Ah, I had hoped to choose my words carefully, but maybe not.
CABForum may not be a secret cartel *now* but they certainly started as
one, and did the important work as one. And, they prepared the two key
documents in total secrecy, away from the public eye, then sprung them
on a naive public.
E.g., Baseline Requirements was 2 years in the making, and not a word
was breathed about that document in the Mozilla forums before it was
complete. Mozilla itself was working on the document in secret, while
talking the open talk on the open mailing list.
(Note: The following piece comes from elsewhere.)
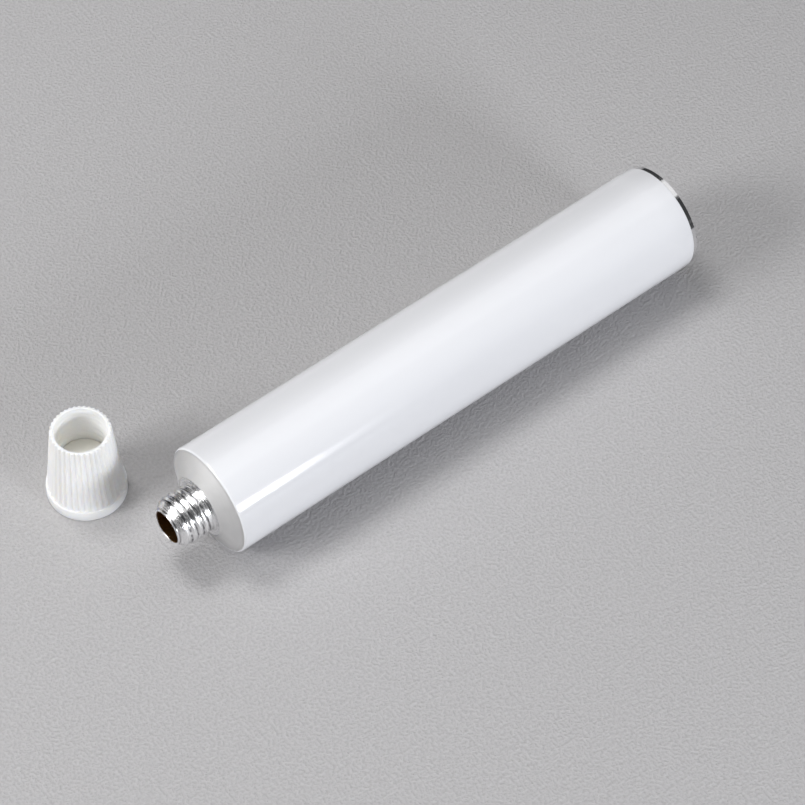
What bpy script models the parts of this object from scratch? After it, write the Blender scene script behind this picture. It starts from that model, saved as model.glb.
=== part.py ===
"""Collapsible aluminium paint tube, 25 mm across and 124 mm long, with its screw cap off.

The tube lies along X with its neck towards -X and its open tail towards +X. The cap stands beside
the neck on its crown, mouth up, on the same surface at z = 0. The origin is the middle of the
footprint of both. Everything is in metres.
"""

import math

import bmesh
import bpy
from mathutils import Vector

MM = 0.001

# ---- driving dimensions of the tube; along it, 0 is the front corner and + is towards the mouth
TUBE_RADIUS = 12.5 * MM
BODY_LENGTH = 124.4 * MM
MOUTH = 11.34 * MM
BORE_RADIUS = 3.71 * MM
LIP_RADIUS = 3.96 * MM
NECK_RADIUS = 5.37 * MM
LEAD_IN = 9.66 * MM
SEAT = 3.0 * MM
SEAT_RADIUS = 7.1 * MM
CORNER_RADIUS = 0.5 * MM
CORNER_END = math.radians(62)
BEAD_END = math.radians(60)
SEAT_DIP = 0.05 * MM
NECK_FILLET = 0.15 * MM
SHOULDER_THICKNESS = 0.65 * MM

# ---- the skins, from the outside in
ENAMEL = 0.10 * MM
METAL_WALL = 0.14 * MM
LACQUER = 0.05 * MM
SKIN_GAP = 0.02 * MM
BARE_TAIL = 0.65 * MM
BEAD_INNER_RADIUS = 11.88 * MM
LACQUER_STEP_BACK = 0.2 * MM
SEAL_BAND_WIDTH = 8.0 * MM
SEAL_BAND_THICKNESS = 0.08 * MM
SEAL_BAND_STEP_BACK = 1.0 * MM

# ---- the screw thread, shared by the neck and the cap
PITCH = 1.5 * MM
THREAD_HEIGHT = 0.36 * MM
THREAD_CLEARANCE = 0.10 * MM
NECK_THREAD_TOP = 8.9 * MM
NECK_TURNS = 3.4
THREAD_START_ANGLE = math.radians(7)
THREAD_FADE_TURNS = 0.12
THREAD_ROOT_SHARE = 0.46
THREAD_CREST_SHARE = 0.12
THREAD_END_SHARE = 0.35

# ---- the cap, standing on its crown
CAP_HEIGHT = 20.65 * MM
FLANGE_RADIUS = 8.61 * MM
FLANGE_HEIGHT = 2.85 * MM
FLANGE_ROUND = 0.25 * MM
MOUTH_ROUND = 0.3 * MM
FLUTES = 38
FLUTE_DEPTH = 0.40 * MM
FLUTE_FOOT_RADIUS = 8.33 * MM
FLUTE_TOP_RADIUS = 6.51 * MM
SOCKET_RADIUS = NECK_RADIUS + THREAD_CLEARANCE
SOCKET_DEPTH = 11.05 * MM
MOUTH_CHAMFER = 0.34 * MM
MOUTH_CHAMFER_DEPTH = 0.45 * MM
CROWN_RECESS_RADIUS = 6.6 * MM
CROWN_RECESS_DEPTH = 0.8 * MM
CROWN_RECESS_DRAFT = 0.3 * MM
DISC_THICKNESS = 0.8 * MM
DISC_GAP = 0.05 * MM
DISC_EASE = 0.1 * MM
CAP_TURNS = 6.4
CAP_FROM_CORNER_X = -13.90 * MM
CAP_FROM_AXIS_Y = 26.07 * MM

# ---- roundness
TUBE_STEPS = 60
CAP_STEPS_PER_FLUTE = 4
SOCKET_STEPS = 48
THREAD_STEPS = 40
OVERCUT = 1.0 * MM

# ---- the middle of the footprint, measured from the tube's front corner and axis
LOW_X = CAP_FROM_CORNER_X - FLANGE_RADIUS
MIDDLE_X = (LOW_X + BODY_LENGTH) / 2
MIDDLE_Y = (CAP_FROM_AXIS_Y + FLANGE_RADIUS - TUBE_RADIUS) / 2


def clear_scene():
    for old in list(bpy.data.objects):
        bpy.data.objects.remove(old, do_unlink=True)


def collection(name, hidden=False):
    made = bpy.data.collections.new(name)
    made.hide_render = hidden
    bpy.context.scene.collection.children.link(made)
    return made


def material(name, colour, roughness, metallic=0.0):
    made = bpy.data.materials.new(name)
    made.use_nodes = True
    shader = made.node_tree.nodes["Principled BSDF"]
    shader.inputs["Base Color"].default_value = (*colour, 1.0)
    shader.inputs["Roughness"].default_value = roughness
    shader.inputs["Metallic"].default_value = metallic
    return made


def add_mesh(name, mesh, home, paint=None):
    made = bpy.data.objects.new(name, mesh)
    home.objects.link(made)
    if paint is not None:
        mesh.materials.append(paint)
    return made


def turned(name, profile, home, steps, paint=None):
    """A solid of revolution about local Z, hollow where its outline keeps off the axis."""
    mesh = bpy.data.meshes.new(name)
    points = [(radius, 0.0, height) for radius, height in profile]
    edges = [(i, i + 1) for i in range(len(points) - 1)]
    if profile[0][0] > 0.0:
        edges.append((len(points) - 1, 0))
    mesh.from_pydata(points, edges, [])
    made = add_mesh(name, mesh, home, paint)
    screw = made.modifiers.new("turn", "SCREW")
    screw.axis = "Z"
    screw.steps = steps
    screw.render_steps = steps
    screw.use_merge_vertices = True
    screw.merge_threshold = 1e-6
    screw.use_smooth_shade = True
    return made


def arc(centre, radius, start, end, count):
    """Points of an arc in the (radius, height) plane, with angles from the outward direction."""
    angles = [start + (end - start) * i / (count - 1) for i in range(count)]
    return [
        (centre[0] + radius * math.cos(a), centre[1] + radius * math.sin(a)) for a in angles
    ]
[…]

It was a complete coup,
a pillaging of the Mozilla manifesto by insiders.
After Baseline Requirement was rammed through a false public comment
period using Mozilla's "open" list (yes I was there, it was rammed)
CABForum started to open up. Certain large users such as Paypal had
publically expressed serious reservations about being part of a secret
cartel by then, and the taint of truth was hard to shake.
But by then the damage was done -- the key documents were set in
contract and the end-user was totally screwed.
As to whether they are fully open now, I don't know, but I personally
doubt. We'd have to check the voting structure and see if you and I and
everyone with users' interest in mind can for example join and get a
vote, enough to outweigh the power of the vendors or the CAs. I'd bet
dollars to dust that they've structured it such that the CAs maintain
power, we can't for example overturn BR and put in some user-aligned
documents.
> Apart from that I agree with everything you've said.
:)
ObCrypto: just another page in the history of why secure browsing ended
up where it is. Crypto is less a dual-purpose munition, more a
multi-bladed swiss army knife that'll make a mess of clumsy fingers.